One feature that the company uses to net as many varied riders as possible is to give them choices of cars within the app. Riders are therefore able to choose the car to pick based on their needs among the regular Bolt, Bolt Lite, Bolt Boda, Bolt Plus and Bolt XL which is a van that can accommodate more people. There is also Bolt Tuk Tuk which operates in Mombasa and across the Coastal region of Kenya.
Following the Kenya Government’s recent move to introduce taxes that specifically target the digital economy, Ola was quick to note that Bolt is pro-regulation because regulation signifies growth in the industry and also attracts more innovation. Bolt has been engaging with different regulatory bodies and with its vast knowledge drawn from years of operation in 35 countries globally, it is also in a position to advise Government on policy formulation and has been doing so.
Environmental protection and sustainability:
Yes, Bolt is certainly mindful of its carbon footprint and has been involved in sustainability projects either as a partner or as the main sponsor. For example, other than being involved in the World Clean Up Day activities in the country, the company has a wider environmental strategy known as the ‘Green Plan’ which focuses on a long-term commitment to reduce the ecological footprint of Bolt as a company. Part of the company’s strategy is to use carbon offsetting schemes to balance out their carbon footprint by reducing future emissions. Bolt is also looking at increasing the number of electric vehicles and scooters on its platform.

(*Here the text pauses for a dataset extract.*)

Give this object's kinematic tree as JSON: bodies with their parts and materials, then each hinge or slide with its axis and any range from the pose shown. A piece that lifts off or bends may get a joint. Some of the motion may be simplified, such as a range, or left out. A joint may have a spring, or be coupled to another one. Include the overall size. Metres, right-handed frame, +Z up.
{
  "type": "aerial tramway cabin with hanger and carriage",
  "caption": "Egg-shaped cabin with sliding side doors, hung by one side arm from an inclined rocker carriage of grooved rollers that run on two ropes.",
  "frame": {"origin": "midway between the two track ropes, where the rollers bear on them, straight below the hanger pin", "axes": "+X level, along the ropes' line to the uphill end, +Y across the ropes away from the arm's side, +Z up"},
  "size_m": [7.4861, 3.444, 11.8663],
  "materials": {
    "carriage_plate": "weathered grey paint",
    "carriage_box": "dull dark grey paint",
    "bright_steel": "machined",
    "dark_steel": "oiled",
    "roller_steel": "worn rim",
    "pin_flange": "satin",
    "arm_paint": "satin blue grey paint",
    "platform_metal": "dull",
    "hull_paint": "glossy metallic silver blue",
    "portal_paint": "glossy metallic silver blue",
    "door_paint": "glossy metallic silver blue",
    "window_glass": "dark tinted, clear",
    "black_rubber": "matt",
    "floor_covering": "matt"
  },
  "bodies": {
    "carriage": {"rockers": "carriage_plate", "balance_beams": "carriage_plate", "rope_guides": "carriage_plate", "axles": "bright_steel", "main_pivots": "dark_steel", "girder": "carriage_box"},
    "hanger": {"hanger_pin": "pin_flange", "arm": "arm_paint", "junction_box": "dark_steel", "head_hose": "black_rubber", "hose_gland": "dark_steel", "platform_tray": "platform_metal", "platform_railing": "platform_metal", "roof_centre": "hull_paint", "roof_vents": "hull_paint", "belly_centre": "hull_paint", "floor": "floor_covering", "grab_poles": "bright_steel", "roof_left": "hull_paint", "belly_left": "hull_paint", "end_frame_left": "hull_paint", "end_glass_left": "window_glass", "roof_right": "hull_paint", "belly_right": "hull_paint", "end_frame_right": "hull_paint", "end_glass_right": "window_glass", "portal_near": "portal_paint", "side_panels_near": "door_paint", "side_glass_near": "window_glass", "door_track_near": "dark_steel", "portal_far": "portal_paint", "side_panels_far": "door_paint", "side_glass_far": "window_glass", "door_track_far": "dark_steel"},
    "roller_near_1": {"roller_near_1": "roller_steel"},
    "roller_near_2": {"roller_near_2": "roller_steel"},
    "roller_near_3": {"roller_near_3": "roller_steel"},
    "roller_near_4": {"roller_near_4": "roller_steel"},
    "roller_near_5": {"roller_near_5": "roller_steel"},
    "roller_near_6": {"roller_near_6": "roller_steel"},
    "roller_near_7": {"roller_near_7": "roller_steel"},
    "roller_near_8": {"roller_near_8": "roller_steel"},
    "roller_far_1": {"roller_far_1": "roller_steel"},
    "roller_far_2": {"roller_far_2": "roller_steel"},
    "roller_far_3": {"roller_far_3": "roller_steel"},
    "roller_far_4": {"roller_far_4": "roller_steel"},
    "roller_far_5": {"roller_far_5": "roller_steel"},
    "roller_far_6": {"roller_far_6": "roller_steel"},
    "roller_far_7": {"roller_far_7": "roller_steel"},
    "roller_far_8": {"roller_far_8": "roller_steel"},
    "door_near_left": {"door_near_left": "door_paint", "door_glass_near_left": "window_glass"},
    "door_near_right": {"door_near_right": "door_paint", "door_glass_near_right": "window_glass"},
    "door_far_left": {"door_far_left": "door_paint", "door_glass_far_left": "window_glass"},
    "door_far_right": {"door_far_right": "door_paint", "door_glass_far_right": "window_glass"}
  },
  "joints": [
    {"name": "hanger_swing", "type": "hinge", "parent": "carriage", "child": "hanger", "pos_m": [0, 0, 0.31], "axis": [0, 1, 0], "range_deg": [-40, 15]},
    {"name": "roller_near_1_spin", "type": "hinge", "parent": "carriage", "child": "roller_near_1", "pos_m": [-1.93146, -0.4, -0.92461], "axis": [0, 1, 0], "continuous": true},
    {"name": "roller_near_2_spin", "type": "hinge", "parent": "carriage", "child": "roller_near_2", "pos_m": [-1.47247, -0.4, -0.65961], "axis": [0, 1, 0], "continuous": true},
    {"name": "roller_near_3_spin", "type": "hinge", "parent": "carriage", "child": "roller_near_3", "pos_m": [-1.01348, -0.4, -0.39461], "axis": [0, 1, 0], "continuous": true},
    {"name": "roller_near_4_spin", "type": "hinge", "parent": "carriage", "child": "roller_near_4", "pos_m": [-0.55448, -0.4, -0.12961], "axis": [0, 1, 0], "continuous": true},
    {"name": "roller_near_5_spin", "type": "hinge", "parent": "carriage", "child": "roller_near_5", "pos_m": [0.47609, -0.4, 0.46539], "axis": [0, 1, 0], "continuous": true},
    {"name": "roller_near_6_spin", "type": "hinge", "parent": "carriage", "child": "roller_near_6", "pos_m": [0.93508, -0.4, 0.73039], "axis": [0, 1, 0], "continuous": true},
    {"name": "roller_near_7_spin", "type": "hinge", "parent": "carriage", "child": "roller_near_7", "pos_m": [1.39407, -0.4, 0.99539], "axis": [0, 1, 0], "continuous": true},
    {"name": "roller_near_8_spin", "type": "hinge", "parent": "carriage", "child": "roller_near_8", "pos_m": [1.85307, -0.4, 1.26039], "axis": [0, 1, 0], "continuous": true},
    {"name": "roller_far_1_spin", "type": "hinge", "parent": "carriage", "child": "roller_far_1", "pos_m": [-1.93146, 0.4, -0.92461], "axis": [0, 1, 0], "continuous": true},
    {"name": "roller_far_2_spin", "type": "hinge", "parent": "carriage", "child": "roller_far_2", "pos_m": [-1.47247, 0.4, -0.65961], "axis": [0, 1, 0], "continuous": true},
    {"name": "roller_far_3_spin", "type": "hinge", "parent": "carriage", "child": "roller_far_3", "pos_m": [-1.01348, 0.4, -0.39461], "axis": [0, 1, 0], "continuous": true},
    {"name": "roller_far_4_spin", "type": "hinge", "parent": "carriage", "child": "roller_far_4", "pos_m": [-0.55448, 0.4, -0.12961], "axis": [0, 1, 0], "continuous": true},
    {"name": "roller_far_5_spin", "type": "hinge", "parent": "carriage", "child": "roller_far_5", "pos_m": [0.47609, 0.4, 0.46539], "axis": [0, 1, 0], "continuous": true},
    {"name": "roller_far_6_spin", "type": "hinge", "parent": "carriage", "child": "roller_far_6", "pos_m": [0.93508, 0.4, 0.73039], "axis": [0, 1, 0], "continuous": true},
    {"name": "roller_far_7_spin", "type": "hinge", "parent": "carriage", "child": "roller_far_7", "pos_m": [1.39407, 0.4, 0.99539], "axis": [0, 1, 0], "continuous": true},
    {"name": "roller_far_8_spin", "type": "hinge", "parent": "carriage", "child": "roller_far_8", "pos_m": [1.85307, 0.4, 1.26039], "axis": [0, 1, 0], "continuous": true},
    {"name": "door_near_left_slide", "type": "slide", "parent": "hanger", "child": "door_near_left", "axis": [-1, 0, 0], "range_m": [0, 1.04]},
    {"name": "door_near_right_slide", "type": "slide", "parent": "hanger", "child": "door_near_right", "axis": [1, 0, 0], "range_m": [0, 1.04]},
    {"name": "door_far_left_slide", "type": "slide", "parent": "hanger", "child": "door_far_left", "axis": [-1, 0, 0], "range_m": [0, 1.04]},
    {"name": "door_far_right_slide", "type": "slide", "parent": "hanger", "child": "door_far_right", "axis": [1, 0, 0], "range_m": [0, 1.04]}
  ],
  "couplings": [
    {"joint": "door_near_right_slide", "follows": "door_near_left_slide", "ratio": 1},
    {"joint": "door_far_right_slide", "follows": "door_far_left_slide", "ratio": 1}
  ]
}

How have taxi hailing apps changed the public transport sector in the countries where it operates?
For one, the use of taxis has been demystified and brought down to the people. It is no longer a reserve of the elite and because of this, SMEs, business people and a wider population of Kenyans in general are able to move around and do business with ease. Taxi hailing apps have also provided employment for thousands of drivers, as well as the people working in back offices to keep the apps running.